* [EXERCISE DETAILS]:
Will you quote precisely the lines that run from the top of the material below to the line containing "import math", both ends included?

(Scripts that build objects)
═══

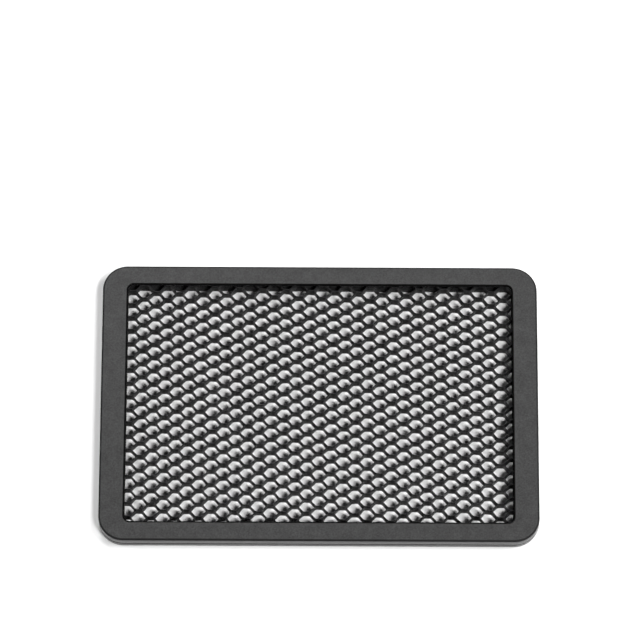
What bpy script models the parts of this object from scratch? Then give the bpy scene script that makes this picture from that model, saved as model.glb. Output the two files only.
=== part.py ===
"""Honeycomb grid for a pocket light: a two-part moulded frame round a core of folded foil.

The origin is the centre of the rear face, the one that lies against the lamp. +Z points out
of the front face and X runs along the long side. Sizes are in millimetres; MM turns them
into metres where a mesh is made.
"""

import math

import bmesh
import bpy
import numpy as np

MM = 0.001

# ---- Frame, outside ----
FRAME_LENGTH = 100.0
FRAME_WIDTH = 66.4
FRAME_DEPTH = 4.2
FRAME_CORNER_RADIUS = 5.75
FRONT_EDGE_RADIUS = 0.4
REAR_EDGE_RADIUS = 0.3

# ---- Opening ----
SIDE_BORDER = 5.85
END_BORDER = 4.6
OPENING_CORNER_RADIUS = 1.3

# ---- Seat of the core, between the two lips ----
FRONT_LIP = 0.55
REAR_LIP = 0.6
SIDE_SEAT = 1.0
END_SEAT = 2.4
SEAT_CORNER_RADIUS = 0.4

# ---- Joint between the two mouldings ----
SHOULDER_HEIGHT = 1.5
PARTING_GAP = 0.3
RIM_WIDTH = 0.8
RIM_RISE = 0.9

# ---- Locating pegs, part of the tray ----
PEG_RADIUS = 0.6
PEG_RISE = 1.0
PEG_CLEARANCE = 0.3
PEG_TO_END = 6.2

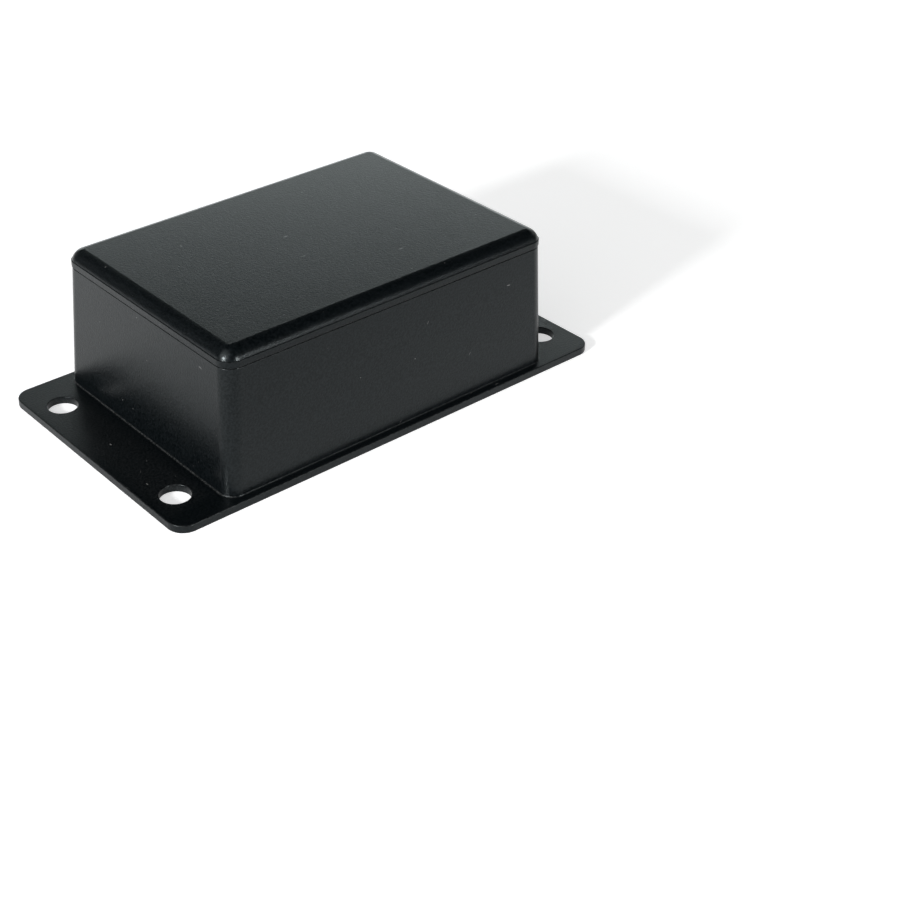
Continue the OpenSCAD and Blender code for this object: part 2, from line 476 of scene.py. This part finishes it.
def make_base():
    """The base: its shell, then the snap grooves, the standoffs and card guides, and the holes."""
    base = loft_object("base_moulding", base_sections())

    grooves = bmesh.new()
    bead_bars(grooves, BEAD_R + BEAD_CLEAR, BEAD_L + 2 * BEAD_CLEAR)
    boolean(base, "DIFFERENCE", new_object("grooves", grooves))

    added = bmesh.new()
    for x, y in at_corners(BOARD_DX, BOARD_DY):
        skin(added, standoff_rings(x, y))
    for turn in (0, math.pi):
        for slot in (-GUIDE_X, GUIDE_X):
            for side in (-1, 1):
                guide_rib(added, slot + side * (SLOT_W + GUIDE_T) / 2, turn)
    boolean(base, "UNION", new_object("added", added))

    holes = bmesh.new()
    for x, y in at_corners(PLATE_L - 2 * HOLE_END, PLATE_W - 2 * HOLE_SIDE):
        skin(holes, hole_rings(x, y))
    for x, y in at_corners(BOARD_DX, BOARD_DY):
        skin(holes, pilot_rings(x, y))
    boolean(base, "DIFFERENCE", new_object("holes", holes))
    finish_surface(base)
    mark_foot(base.data)
    return base


# ---------------------------------------------------------------- lid


def lid_sections():
    """Sections of the lid from the middle of its top, down the outside, round the lip and up inside."""
    lid = (RIM_L + 2 * RIM_PROUD, RIM_W + 2 * RIM_PROUD, CORNER_R + RIM_PROUD)
    arc_in, arc_drop = EDGE_IN - STEP_OUT, EDGE_DROP - STEP_DOWN
    arc_r = math.hypot(arc_in, arc_drop) / (2 * math.sin(math.radians(EDGE_BEND / 2)))
    chord = math.degrees(math.atan2(arc_in, arc_drop))
    start, end = chord + EDGE_BEND / 2, chord - EDGE_BEND / 2
    middle = -EDGE_IN - arc_r * math.cos(math.radians(start))
    middle_z = BOX_H - arc_r * math.sin(math.radians(start))
    sections = [grown(lid, -EDGE_IN - 1, BOX_H), grown(lid, -EDGE_IN - HOLD, BOX_H)]
    sections += rounded(lid, middle, middle_z, arc_r, start, end, 16)

    crease_z = BOX_H - EDGE_DROP
    edge_z = SEAM_Z + SEAM_GAP
    sections += [grown(lid, 0, z) for z in (crease_z, crease_z - HOLD, edge_z + EDGE_RIM + HOLD)]
    sections += rounded(lid, -EDGE_RIM, edge_z + EDGE_RIM, EDGE_RIM, 0, -90, 4)
    rim = (RIM_L, RIM_W, CORNER_R)
    sections += [grown(rim, -SEAM_IN, z) for z in (edge_z, SEAM_Z)]

    chamfer_z = LIP_Z + LIP_CHAMFER
    foot = lip_section(chamfer_z)
    sections += [grown(lip_section(SEAM_Z), grow, SEAM_Z) for grow in (HOLD, 0)]
    sections.append(grown(lip_section(SEAM_Z - HOLD), 0, SEAM_Z - HOLD))
    sections += [grown(foot, 0, z) for z in (chamfer_z + HOLD, chamfer_z)]
    sections += [grown(foot, -LIP_CHAMFER - inwards, LIP_Z) for inwards in (0, HOLD)]

    lip_l, lip_w, _ = lip_section(SEAM_Z)
    hollow = (lip_l - 2 * LIP_T, lip_w - 2 * LIP_T, HOLLOW_R)
    ceiling_z = BOX_H - LID_T
    sections += [grown(hollow, LIP_EDGE + outwards, LIP_Z) for outwards in (HOLD, 0)]
    sections.append(grown(hollow, 0, LIP_Z + LIP_EDGE))
    sections += rounded(hollow, -HOLLOW_FILLET, ceiling_z - HOLLOW_FILLET, HOLLOW_FILLET, 0, 90, 5)
    sections.append(grown(hollow, -HOLLOW_FILLET - 1, ceiling_z))
    return sections


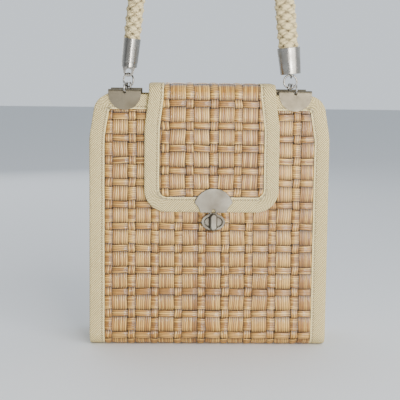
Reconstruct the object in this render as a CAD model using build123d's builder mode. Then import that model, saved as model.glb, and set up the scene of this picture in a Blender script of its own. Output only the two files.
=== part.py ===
from build123d import *
from math import asin, atan, atan2, cos, hypot, radians, sin, sqrt
import os

os.makedirs("parts", exist_ok=True)

# A rigid box bag of woven raffia, bound with folded twill tape, with a turn lock on
# its flap and a thick rope handle held by links at four folded metal plates.
# The origin is the centre of the base, the front faces -Y and +Z is up.

# ---- the box ----
body_height = 214.0
body_width_top = 203.5
body_width_bottom = 202.0
depth_top = 42.0
depth_bottom = 66.0
bottom_edge_radius = 10.0
shoulder_drop = 36.0  # how far below the top edge the sides start to draw in
shoulder_run = 6.0  # how much they draw in
shoulder_radius = 15.0
shoulder_start_radius = 60.0
sheet_thickness = 2.6
tape_width = 12.7
tape_thickness = 0.8
lining_thickness = 0.8
lining_below_top = 15.0
gusset_recess = 1.0  # the gusset's outer face lies inside the panels' side edges
gusset_below_top = 10.0
gusset_corner_radius = 5.0

# ---- the flap ----
flap_x = 1.8
flap_width_top = 107.0
flap_width_bottom = 114.0
flap_widest_below_top = 28.0
flap_bottom_z = 115.0
flap_corner_radius = 19.0
flap_gap = 0.4
flap_sheet_thickness = 2.6
flap_rise = 5.4  # the crown's inner face above the top edge
flap_back_slope = 8.0  # how far forward the flap has risen to its crown
flap_bend_radius = 7.0
hinge_above_top = 0.6
hinge_tape_height = 12.7
hinge_tape_gap = 0.4

# ---- the turn lock ----
lock_x = 3.6
lock_below_flap = 8.2
hasp_width = 32.8
hasp_rise = 20.6  # the dome's top above the flap's edge
hasp_shoulder = 8.0  # the widest place above the flap's edge
hasp_foot_width = 22.2
hasp_waist = 1.0  # how far the sides draw in between the widest place and the foot
hasp_foot_drop = 0.2
hasp_thickness = 1.2
hasp_notch = 2.8
hasp_bevel = 0.4
loop_width = 20.2
loop_height = 14.4
loop_rim = 2.2
loop_thickness = 2.0
loop_standoff = 2.2
neck_width = 6.0
neck_height = 2.6
neck_clearance = 0.3
prong_width = 2.4
prong_thickness = 0.6
prong_spacing = 12.0
prong_height = 16.2
backing_length = 18.0
backing_height = 5.4
backing_radius = 2.4
lock_flange_thickness = 1.0
lock_clearance = 0.6
boss_height = 3.4
stem_radius = 2.3
stem_clearance = 0.06
stem_end = 1.6
knob_length = 14.6
knob_width = 6.5
knob_thickness = 3.8
knob_gap = 0.5
knob_edge = 1.7
washer_length = 22.0
washer_height = 12.0
washer_thickness = 0.6

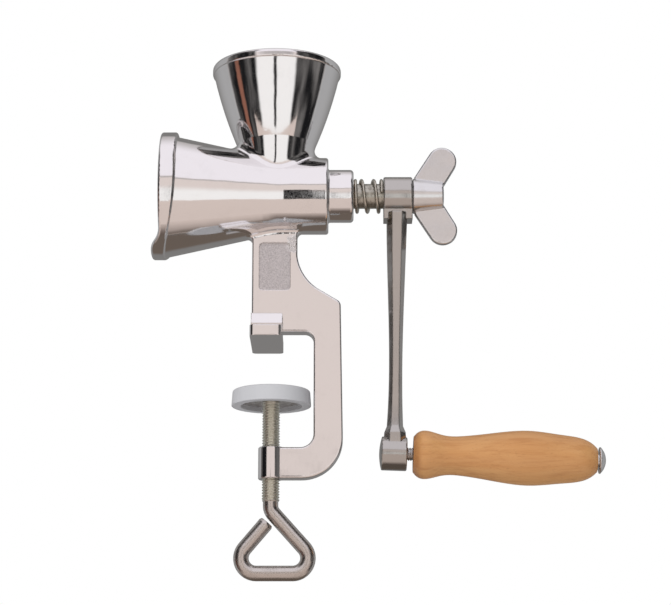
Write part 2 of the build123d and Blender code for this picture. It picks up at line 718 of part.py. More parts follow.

═══

* [TASK RESPONSE]:
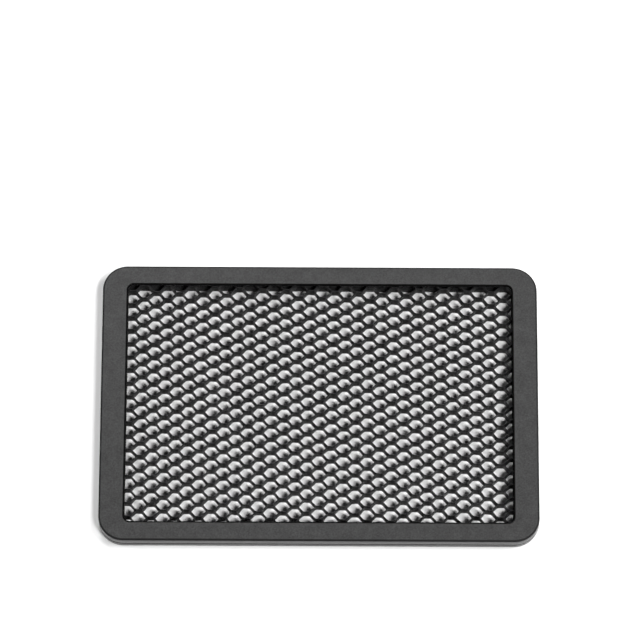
What bpy script models the parts of this object from scratch? Then give the bpy scene script that makes this picture from that model, saved as model.glb. Output the two files only.
=== part.py ===
"""Honeycomb grid for a pocket light: a two-part moulded frame round a core of folded foil.

The origin is the centre of the rear face, the one that lies against the lamp. +Z points out
of the front face and X runs along the long side. Sizes are in millimetres; MM turns them
into metres where a mesh is made.
"""

import math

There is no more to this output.